Another men says he stole a cola when he was on a tour of Drammen.
"We get juice, juice and juice. I hadn't tasted a cola for several months. In the end I took one," says the man.
"We can't sleep at night. There are many who have to take pills to sleep a little. And there are many who tried to take their lives. You can see the attempts on people's arms," says the leader of the Kurds.
"Why can't we get permission to work, earn money and pay taxes? Now we just sit in the center all day. Have no money to do anything."
The leader shows us his room to see the conditions he lives by. But the police prevented Drammens Tidende from going into the premises.
"We live five to a room. We are people but are treated like animals."
Several other people made contact and told the same stories, but didn't want to be in the paper. They feel treated in an unworthy manner, and think that the conditions in the waiting center are the reason for the riots.
An Iraqi resident, who didn't want his name in the paper, shows Aftenposten.no the damage to cars, buildings and sheds. He's been in the Lier center for three months.

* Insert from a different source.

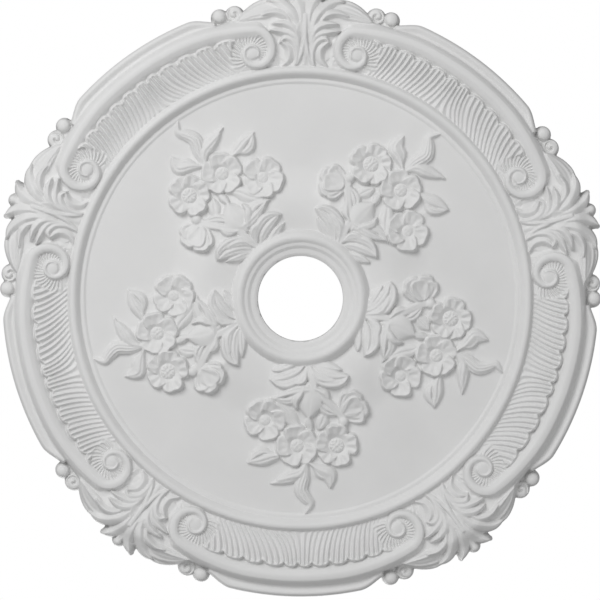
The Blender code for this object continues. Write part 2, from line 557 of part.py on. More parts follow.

"I'm glad for the violence. It's the best way to get attention in Norway. Now everybody knows what's happening here, that we just get 100 kroner a week, and that everything we can do is to eat and sleep," he says.
He participated in the riots during the night, and thinks it's the only way to change his hopeless situation.
He shows Aftenposten his bedroom, a narrow, small room of 15-20 sqm, shared by five grown men. Some metal lockers for clothes and personal property. Five beds and a desk with a television is all that's there. The TV, says the Iraqi, was obtained by the residents, they didn't get it from the center.
Another resident says that they've been in Norway illegally for years, and says that he's been here since 2002. Some of them have been in the Lier center since it was opened five years ago.
"Look at him down there," one points to a thin man sitting alone under a tree.
"He always sits there, all alone, and speaks to the tree. People go crazy living here, there's nothing to do besides eating and sleeping," says the man, originally from Somalia. He's been in Norway for the past nine years and says he's a 'Dubliner' and in theory should go back to Italy.